While there are plenty of ways to invoke IRS wrath, here are four of the more common types of federal tax evasion that could possibly leave you needing a good, non-Saul lawyer.

1. Failing to file a tax return. The IRS is serious about getting documentation of your taxable earnings. The non-filing penalty is 5 percent of the taxes you owe for each month your return is late, with a maximum rate of 25 percent.

If your return is more than 60 days late, the minimum penalty for not filing taxes is $435 or the amount of tax owed, whichever is smaller. Also remember that interest also is accruing (and inflation has bumped that amount up) on your unpaid taxes, in addition to the failure to pay rate penalty.

Chances are that if you haven't filed your tax paperwork, you likely also have neglected to pay what you owe. In this case, the smaller failure to pay penalty applies. The late/non-payment penalty is 0.5 percent of your due taxes for each month they are unpaid, again with interest added.

So if you realize you can't meet the (usually) April 15 Tax Day deadline, the file Form 4868 to get a filing extension. This will prevent the failure to file penalty. And be sure to pay what you owe or a good estimate of the amount. If you don't, you'll face failure to pay consequences.

Again, the IRS mainly is interested in getting its (your) money. But if you press the matter, expect to face jail time.

2. Filing a false return. The IRS not only wants your timely filed 1040, it wants the document to be complete and accurate. Filing a false tax return is a serious offense punishable by significant fines and potential imprisonment. Basically, filing a false tax return is tax fraud.

The IRS warns you of this with the language in the Form 1040 signature block section:

Under penalties of perjury, I declare that I have examined this return and accompanying schedules and statements, and to the best of my knowledge and belief, they are true, correct, and complete. Declaration of preparer (other than taxpayer) is based on all information of which preparer has any knowledge.

On joint returns, both spouses must sign. And each is held liable, jointly and severally, for what's on the return and any due taxes.

A felony conviction of filing a false tax return could include a maximum prison sentence of up to three years, as well as up to $100,000 in fines for individual taxpayers.

3. Underreporting income on a return. False returns often involve taxpayers who didn't report all their income. Sometimes it's just an innocent error, like failing to report all our income. That happens when, for example, we overlook a 1099 amount (guilty). The IRS catches it when it gets its copy of the form, and things are straightened out relatively easily through correspondence (whew, and no longer guilty!).

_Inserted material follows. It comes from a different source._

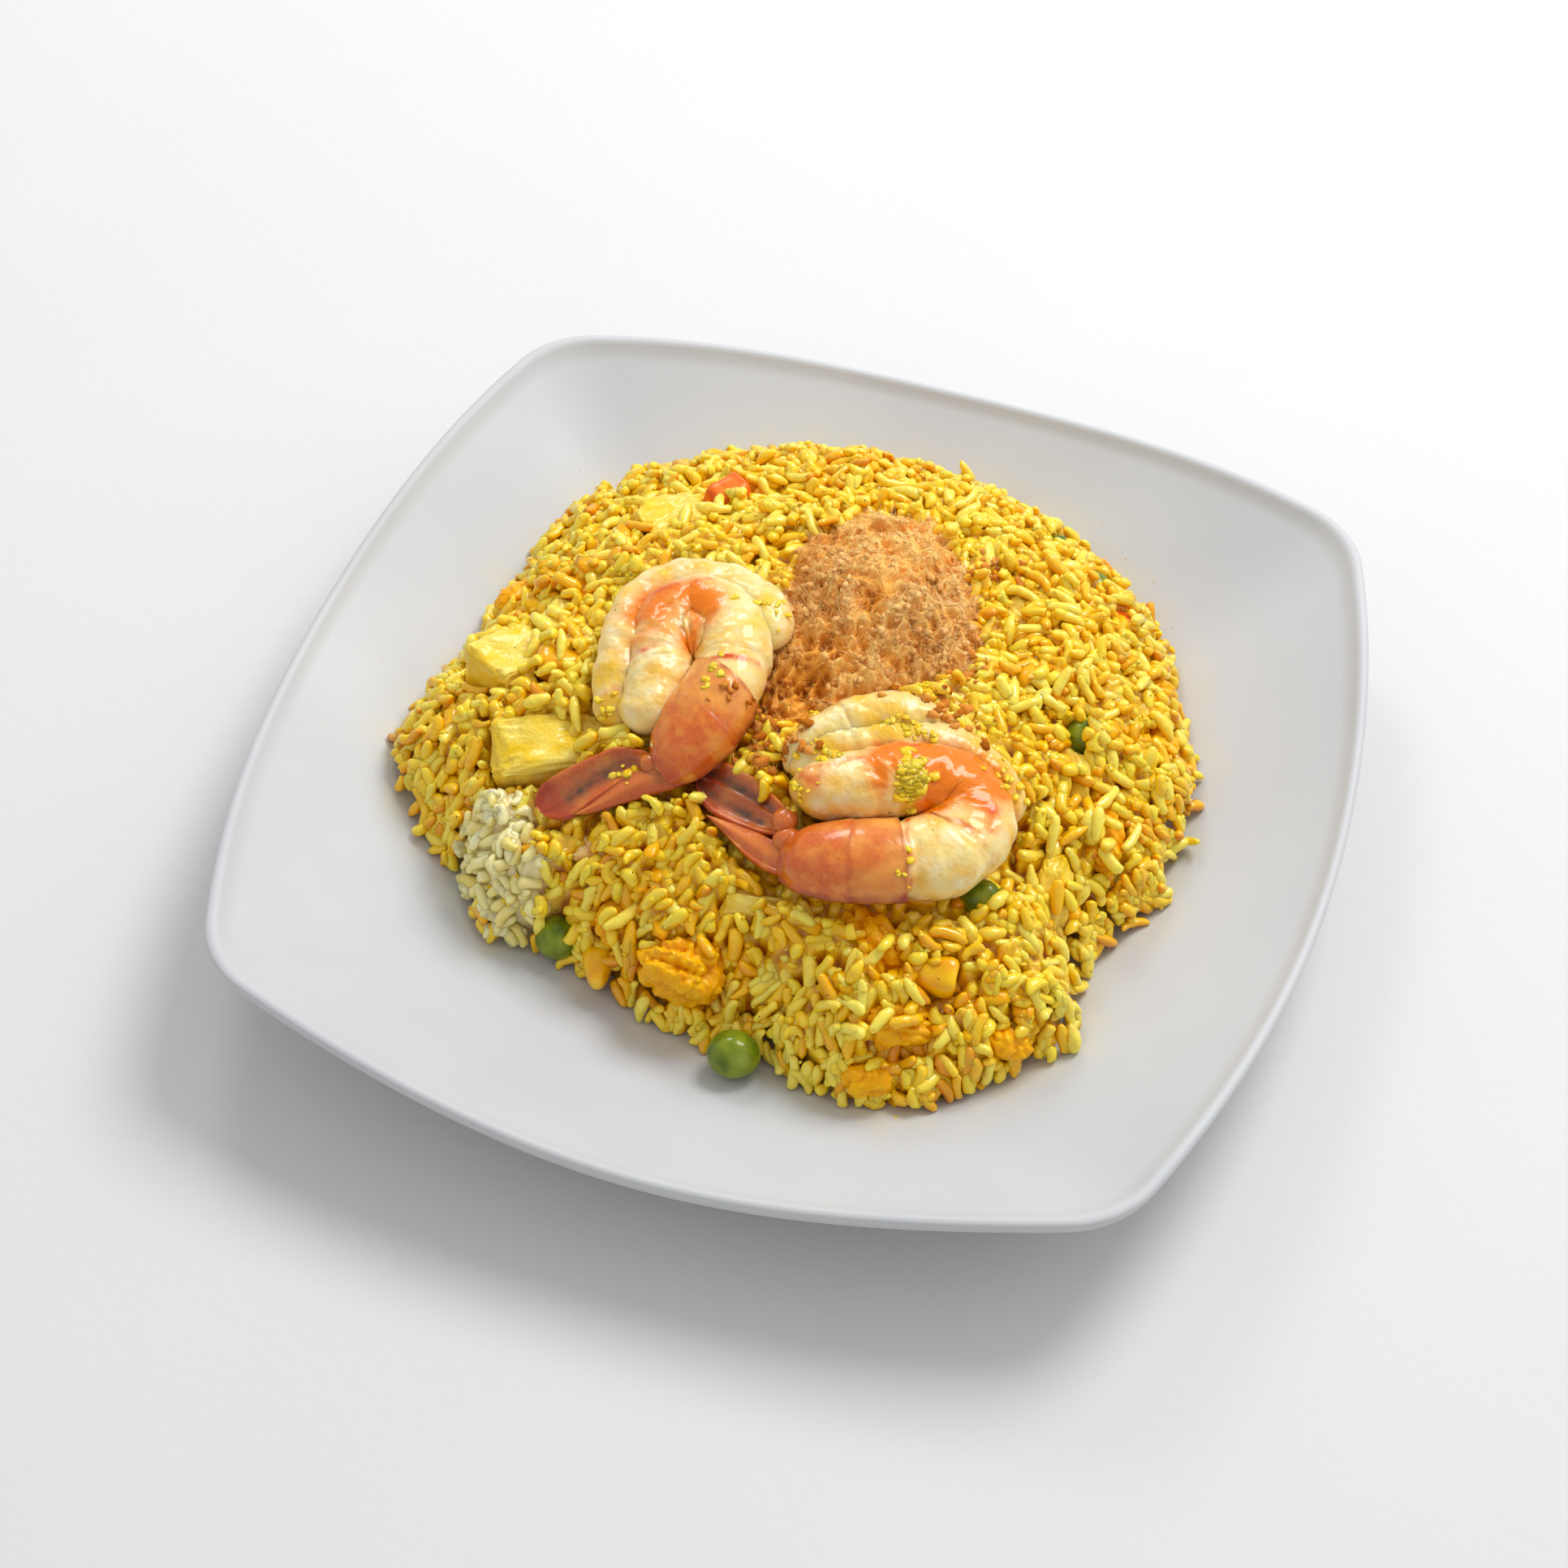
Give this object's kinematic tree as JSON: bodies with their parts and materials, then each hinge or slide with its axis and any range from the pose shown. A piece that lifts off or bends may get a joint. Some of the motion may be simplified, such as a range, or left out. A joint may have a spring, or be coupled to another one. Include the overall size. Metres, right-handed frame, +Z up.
{
  "type": "fried rice",
  "caption": "Rounded square coupe plate heaped with yellow fried rice, topped with shrimps, meat floss, pineapple, egg, peas, corn and carrot.",
  "frame": {"origin": "on the surface that the plate stands on, under the middle of the plate", "axes": "+Z up; +X and +Y towards the middles of two neighbouring sides of the plate, the heap's front towards -Y"},
  "size_m": [0.23, 0.23, 0.0532],
  "materials": {
    "melamine": "satin glazed",
    "curry_rice": "moist",
    "cooked_shrimp": "moist glossy",
    "pineapple": "moist",
    "carrot": "moist",
    "pea": "moist glossy",
    "sweetcorn": "glossy",
    "scrambled_egg": "moist",
    "meat_floss": "dry fibrous"
  },
  "bodies": {
    "root": {"plate": "melamine", "shrimp_left": "cooked_shrimp", "shrimp_right": "cooked_shrimp", "pineapple_1": "pineapple", "pineapple_2": "pineapple", "pineapple_3": "pineapple", "pineapple_4": "pineapple", "pineapple_5": "pineapple", "pineapple_6": "pineapple", "pineapple_7": "pineapple", "pineapple_8": "pineapple", "pineapple_9": "pineapple", "pineapple_10": "pineapple", "pineapple_11": "pineapple", "carrot_1": "carrot", "carrot_2": "carrot", "carrot_3": "carrot", "pea_1": "pea", "pea_2": "pea", "pea_3": "pea", "pea_4": "pea", "pea_5": "pea", "pea_6": "pea", "corn_1": "sweetcorn", "corn_2": "sweetcorn", "corn_3": "sweetcorn", "egg_1": "scrambled_egg", "egg_2": "scrambled_egg", "egg_3": "scrambled_egg", "egg_4": "scrambled_egg", "egg_5": "scrambled_egg", "egg_6": "scrambled_egg", "egg_7": "scrambled_egg", "egg_8": "scrambled_egg", "egg_9": "scrambled_egg", "egg_10": "scrambled_egg", "egg_11": "scrambled_egg", "egg_12": "scrambled_egg", "egg_13": "scrambled_egg", "floss": "meat_floss", "rice": "curry_rice"}
  },
  "joints": []
}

But when it's the deliberate hiding of earnings, the IRS is not so forgiving. The IRS has estimated that around 80 percent of the $441 billion Tax Gap, or $352 billion, is attributable to underreporting of income. When the agency discovers the tactic, the penalty for substantial understatement of income is a flat 20 percent of the unreported amount. There's also the possibility of prison time.

Cryptocurrency is one area where the Treasury Department and IRS have increased their efforts to find taxable income. As the digital asset has become more popular, the tax agency is looking at additional ways to ensure that crypto investors pay their fair share of taxes on any Bitcoin et al transaction capital gains.

4. Not disclosing offshore income and assets. One way to hide income that's not reported on a return is to stash it in another country. That, however, opens up a whole other type of tax evasion.

Federal tax law requires taxpayers to report their non-U.S. assets and accounts, which popularly are known as offshore accounts. This is done via the filing of a Report of Foreign Bank and Financial Accounts, or FBAR, with the U.S. government.

FBAR compliance is required by any U.S. person with a financial interest in or material control over assets held in foreign bank accounts or investment vehicles that meet the reporting threshold of $10,000. That's $10,000 collective total of all accounts at any time during the tax year.

Sometimes, foreign account owners don't realize they must file a FBAR. That's deemed a non-willful violation of the requirements every year. Penalties in non-willful FBAR cases are substantial, but are ultimately civil and limited to fines, which could be as much as $10,000.

However, a willful failure of FBAR reporting violation is a criminal offense. It opens the defendant up to a fine up to $250,000 or 5 years in jail, or both.

If you're tempted to test Uncle Sam's ability to find out about your offshore holdings, don't. The ability of U.S. tax and criminal investigators to track down these funds has increased. The United States and most of the rest of the world cooperate in aggressive pursuits of assets hidden from their respective taxing agencies.

Get tax help, before as well as after: The best tax advice is to get good tax advice from a reputable tax professional. That tax pro can help keep you from running afoul of tax problems, civil and criminal.

If, however, you find yourself facing IRS investigators, then get yourself a good attorney who's experienced in criminal tax law. Your lawyer can help you through the legal tax maze, and hopefully limit the ultimate cost, financial and otherwise, that you must face.